Pour revenir aux échéances immédiates, nous sommes maintenant confrontés
à une échéance majeure. La Déclaration ministérielle de Hong Kong
invitait les pays à achever l'élaboration des “modalités” pour les
négociations sur les produits agricoles et industriels pour le 30 avril.
Dans les domaines des services, la Déclaration demandait que des offres
révisées soient présentées pour le 31 juillet. Les échéances d'avril et
de juillet approchent rapidement et par définition celle d'avril avant
celle de juillet. Comme je l'ai dit: l'heure de vérité s'approche.

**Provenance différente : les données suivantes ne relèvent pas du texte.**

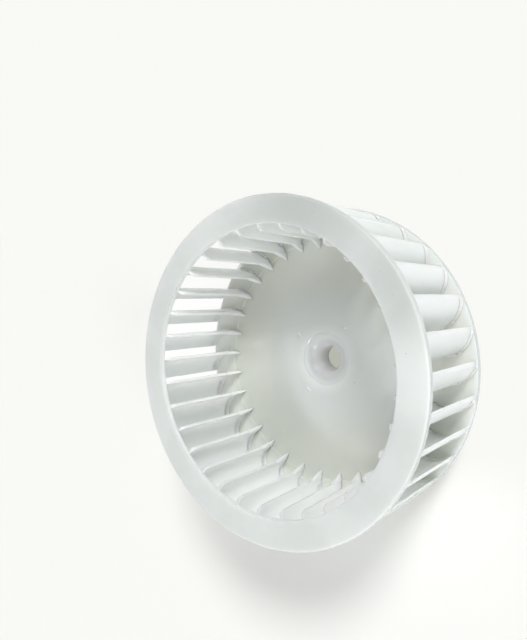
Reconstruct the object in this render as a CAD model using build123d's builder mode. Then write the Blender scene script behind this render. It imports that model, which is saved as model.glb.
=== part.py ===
import os
from math import cos, radians, sin, tan

from build123d import *

os.makedirs("parts", exist_ok=True)

# Dryer blower wheel: a drum of forward-curved blades between an open front ring
# and a closed back plate, on a short split collar for the motor shaft.
# All sizes in mm. +Z runs from the collar's rear end to the open front.

# Whole wheel
wheel_radius = 100.0
wheel_depth = 72.6
blade_count = 33

# Back plate
plate_thickness = 3.3
collar_length = 14.0
seam_radius = 79.0
seam_step = 0.35
rim_round = 0.6

# Hub
shaft_diameter = 15.875
shaft_clearance = 0.06
collar_outer_diameter = 22.4
collar_chamfer = 0.6
collar_root_round = 2.0
slot_count = 2
slot_first_angle = 84.1
slot_width = 2.0
slot_depth = 8.0
mouth_round = 8.0
hub_ledge_radius = 17.2
hub_ledge_drop = 0.5
hub_ledge_round = 0.3

# Gate marks left on the plate around the hub
gate_count = 4
gate_circle_radius = 25.4
gate_first_angle = 51.1
gate_radius = 1.3
gate_tip_radius = 0.6
gate_height = 0.45

# Front ring
ring_thickness = 3.3
ring_width = 16.6
ring_outer_round = 1.3
ring_inner_round = 0.8

# Blade section: a short tapered root that runs into one arc towards the rim.
# The arc's centre is given by its depth inside the rim and its angle about the wheel's axis.
arc_centre_inset = 17.1
arc_centre_angle = 11.75
arc_outer_radius = 17.85
arc_end_angle = -8.0
blade_thickness = 1.6
lip_round = 0.7
root_slope = -8.3
root_end_thickness = 0.7

# Blade outline seen from the side: depths inside the rim and heights above the plate's face
tip_inset = 26.1
knee_inset = 21.4
knee_height = 10.7
fin_margin = 0.5
inner_edge_inset = 20.5
corner_round = 3.8

# Weld between the blades and their stubs on the plate. A stub stands proud of the blade's back.
stub_height = 4.2
stub_margin = 0.5
stub_start_angle = -81.0
weld_notch_clearance = 0.05
fin_clearance = 0.05
outline_allowance = 1.0

# Derived levels and radii
plate_back = collar_length
plate_face = plate_back + plate_thickness
weld_level = plate_face + stub_height
ring_front = plate_back + wheel_depth
ring_back = ring_front - ring_thickness
bore_radius = (shaft_diameter + shaft_clearance) / 2
collar_radius = collar_outer_diameter / 2
centre_face = plate_face - seam_step
hub_floor = centre_face - hub_ledge_drop
mouth_radius = bore_radius + mouth_round
ring_inner_radius = wheel_radius - ring_width
face_radius = wheel_radius - rim_round
arc_inner_radius = arc_outer_radius - blade_thickness
tip_radius = wheel_radius - tip_inset
knee_radius = wheel_radius - knee_inset
inner_edge_radius = wheel_radius - inner_edge_inset
root_start = tip_radius - outline_allowance

# Points of the blade section, with the first blade's root along +X
arc_centre = Vector(
    (wheel_radius - arc_centre_inset) * cos(radians(arc_centre_angle)),
    (wheel_radius - arc_centre_inset) * sin(radians(arc_centre_angle)),
)


def on_arc(radius, angle):
    return arc_centre + Vector(radius * cos(radians(angle)), radius * sin(radians(angle)))


def beyond(point, direction, distance):
    return point + Vector(-sin(radians(direction)), cos(radians(direction))) * distance


root_angle = root_slope - 90
middle_angle = (root_angle + arc_end_angle) / 2
back_start = on_arc(arc_outer_radius, root_angle)
back_end = on_arc(arc_outer_radius, arc_end_angle)
front_start = on_arc(arc_inner_radius, root_angle)
front_end = on_arc(arc_inner_radius, arc_end_angle)
lip_middle = beyond((back_end + front_end) / 2, arc_end_angle, lip_round)
back_root = Vector(root_start, back_start.Y + (root_start - back_start.X) * tan(radians(root_slope)))
front_root = beyond(back_root, root_slope, root_end_thickness)

# Points where the fin, which widens from its tip, ends in a small step at the knee
fin_back = beyond(back_start, root_slope, -fin_margin)
fin_front = beyond(front_start, root_slope, fin_margin)

# Points of a weld stub's section, which follows the blade's arc
stub_back_radius = arc_outer_radius + stub_margin
stub_middle_angle = (stub_start_angle + arc_end_angle) / 2
stub_back_start = on_arc(stub_back_radius, stub_start_angle)
stub_back_end = on_arc(stub_back_radius, arc_end_angle)
stub_front_start = on_arc(arc_inner_radius, stub_start_angle)
stub_lip_middle = beyond((stub_back_end + front_end) / 2, arc_end_angle, lip_round)
notch_radius = stub_front_start.X - weld_notch_clearance

# Section of one weld stub, kept on the plate's flat face
with BuildSketch() as stub_section:
    with BuildLine():
        ThreePointArc(stub_back_start, on_arc(stub_back_radius, stub_middle_angle), stub_back_end)
        ThreePointArc(stub_back_end, stub_lip_middle, front_end)
        ThreePointArc(front_end, on_arc(arc_inner_radius, stub_middle_angle), stub_front_start)
        Line(stub_front_start, stub_back_start)
    make_face()
    Circle(face_radius, mode=Mode.INTERSECT)

# Closed back plate with its collar and the blade stubs
with BuildPart() as back_plate:
    with BuildSketch(Plane.XZ):
        with BuildLine():
            Polyline(
                (bore_radius, 0),
                (collar_radius - collar_chamfer, 0),
                (collar_radius, collar_chamfer),
                (collar_radius, plate_back - collar_root_round),
            )
            RadiusArc(
                (collar_radius, plate_back - collar_root_round),
                (collar_radius + collar_root_round, plate_back),
                collar_root_round,
            )
            Polyline(
                (collar_radius + collar_root_round, plate_back),
                (face_radius, plate_back),
                (wheel_radius, plate_back + rim_round),
                (wheel_radius, plate_face - rim_round),
                (face_radius, plate_face),
                (seam_radius + seam_step, plate_face),
                (seam_radius, centre_face),
                (hub_ledge_radius + hub_ledge_round, centre_face),
                (hub_ledge_radius, centre_face - hub_ledge_round),
                (hub_ledge_radius - hub_ledge_round, hub_floor),
                (mouth_radius, hub_floor),
            )
            RadiusArc((mouth_radius, hub_floor), (bore_radius, hub_floor - mouth_round), -mouth_round)
            Line((bore_radius, hub_floor - mouth_round), (bore_radius, 0))
        make_face()
    revolve(axis=Axis.Z)

    # Slots that let the collar close on the shaft under its clamp
    with BuildSketch(Plane.XY):
        with PolarLocations((collar_radius + bore_radius) / 2, slot_count, start_angle=slot_first_angle):
            Rectangle(collar_outer_diameter - shaft_diameter, slot_width)
    extrude(amount=slot_depth, mode=Mode.SUBTRACT)

    # Gate marks
    with PolarLocations(gate_circle_radius, gate_count, start_angle=gate_first_angle):
        with Locations((0, 0, centre_face + gate_height / 2)):
            Cone(gate_radius, gate_tip_radius, gate_height)

    # Stubs that carry the blades
    with BuildSketch(Plane.XY.offset(plate_face)):
        with PolarLocations(0, blade_count):
            add(stub_section.sketch)
    extrude(amount=stub_height)

back_plate.part.label = "back_plate"
export_step(back_plate.part, "parts/back_plate.step")

# One blade, cut to its side outline: inner edge, knee, pointed fin and weld face
with BuildPart() as blade:
    with BuildSketch(Plane.XY.offset(plate_face)):
        with BuildLine():
            Line(back_root, back_start)
            ThreePointArc(back_start, on_arc(arc_outer_radius, middle_angle), back_end)
            ThreePointArc(back_end, lip_middle, front_end)
            ThreePointArc(front_end, on_arc(arc_inner_radius, middle_angle), front_start)
            Line(front_start, front_root)
            Line(front_root, back_root)
        make_face()
        Circle(face_radius, mode=Mode.INTERSECT)
    extrude(amount=ring_back + ring_thickness / 2 - plate_face)

    with BuildSketch(Plane.XY.offset(plate_face)):
        Polygon(back_root, fin_back, fin_front, front_root, align=None)
    extrude(amount=knee_height)

    with BuildSketch(Plane.XZ):
        with BuildLine():
            Polyline(
                (wheel_radius + outline_allowance, weld_level),
                (notch_radius, weld_level),
                (notch_radius, plate_face + fin_clearance),
                (tip_radius, plate_face + fin_clearance),
                (knee_radius, plate_face + knee_height),
                (inner_edge_radius, ring_back - corner_round),
            )
            RadiusArc(
                (inner_edge_radius, ring_back - corner_round),
                (inner_edge_radius + corner_round, ring_back),
                corner_round,
            )
            Polyline(
                (inner_edge_radius + corner_round, ring_back),
                (inner_edge_radius + corner_round, ring_front),
                (wheel_radius + outline_allowance, ring_front),
                (wheel_radius + outline_allowance, weld_level),
            )
        make_face()
    extrude(amount=wheel_radius / 2, both=True, mode=Mode.INTERSECT)

# Blade cage: the front ring and all blades in one moulding
with BuildPart() as blade_cage:
    with BuildSketch(Plane.XZ):
        with Locations(((ring_inner_radius + wheel_radius) / 2, ring_front - ring_thickness / 2)):
            ring_section = Rectangle(ring_width, ring_thickness)
        front_corners = ring_section.vertices().group_by(Axis.Z)[-1].sort_by(Axis.X)
        fillet(front_corners[-1], ring_outer_round)
        fillet(front_corners[0], ring_inner_round)
    revolve(axis=Axis.Z)
    with PolarLocations(0, blade_count):
        add(blade.part)

blade_cage.part.label = "blade_cage"
export_step(blade_cage.part, "parts/blade_cage.step")
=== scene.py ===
import math
import random

import bmesh
import bpy
from mathutils import Matrix, Vector


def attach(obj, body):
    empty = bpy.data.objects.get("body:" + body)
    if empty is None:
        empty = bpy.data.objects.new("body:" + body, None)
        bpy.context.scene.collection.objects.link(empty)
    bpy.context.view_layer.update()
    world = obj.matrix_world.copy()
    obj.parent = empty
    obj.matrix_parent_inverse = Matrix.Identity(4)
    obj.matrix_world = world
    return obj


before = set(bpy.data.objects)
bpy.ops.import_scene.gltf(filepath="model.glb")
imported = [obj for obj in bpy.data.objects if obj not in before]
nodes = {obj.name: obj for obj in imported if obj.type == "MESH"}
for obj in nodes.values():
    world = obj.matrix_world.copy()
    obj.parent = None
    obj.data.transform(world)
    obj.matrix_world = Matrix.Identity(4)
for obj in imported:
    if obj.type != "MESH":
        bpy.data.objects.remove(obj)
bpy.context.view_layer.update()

print("stage: frame loaded")


# wraps a socket, so that shader maths reads as plain expressions
class Sock:
    def __init__(self, tree, out):
        self.tree = tree
        self.out = out

    def math(self, kind, *values):
        node = self.tree.nodes.new("ShaderNodeMath")
        node.operation = kind
        for value, target in zip(values, node.inputs):
            plug(self.tree, value, target)
        return Sock(self.tree, node.outputs[0])

    def absolute(self):
        return self.math("ABSOLUTE", self)

    def larger(self, other):
        return self.math("MAXIMUM", self, other)

    def __add__(self, other):
        return self.math("ADD", self, other)

    def __radd__(self, other):
        return self.math("ADD", other, self)

    def __sub__(self, other):
        return self.math("SUBTRACT", self, other)

    def __rsub__(self, other):
        return self.math("SUBTRACT", other, self)

    def __mul__(self, other):
        return self.math("MULTIPLY", self, other)

    def __rmul__(self, other):
        return self.math("MULTIPLY", other, self)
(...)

Toutefois, pour que cette échéance soit respectée, tous les grands
acteurs doivent bouger. Même si l'agriculture demeure placée au premier
rang des négociations, ce Cycle constitue un “engagement unique”, et des
progrès doivent être faits sur tous les fronts. Pour débloquer
l'agriculture, les États Unis doivent bouger sur la question du soutien
interne, et l'UE sur la question de l'accès aux marchés. L'Inde, le
Brésil et d'autres grands pays en développement doivent faire preuve
d'une plus grande flexibilité en ce qui concerne les produits
industriels. Les négociations sur les services doivent continuer à
progresser. Les services contribuent de manière extrêmement importante à
l'économie d'aujourd'hui, et il faut que le processus de demandes et
d'offres avance. Dans ce domaine permettez-moi de vous rappeller
l'importance que beaucoup de pays en développement attachent au “mode 4”
— le mouvement temporaire des professionnels pour fournir des services.
Ceci est un domaine prioritaire pour de nombreux pays auquel vous allez
devoir répondre dans les semaines qui viennent.
Cette courte introduction se résume en une phrase de conclusion : nous
ne pouvons plus perdre de temps. La possibilité d'un accord,
c'est-à-dire, la décision sur le succès ou l'échec de cette négociation
commencée il y a plus de 4 ans se décide dans les 40 jours qui nous
séparent de la fin avril. Chacun sait ce qu'il doit faire pour y
contribuer.
Je vous remercie de votre attention.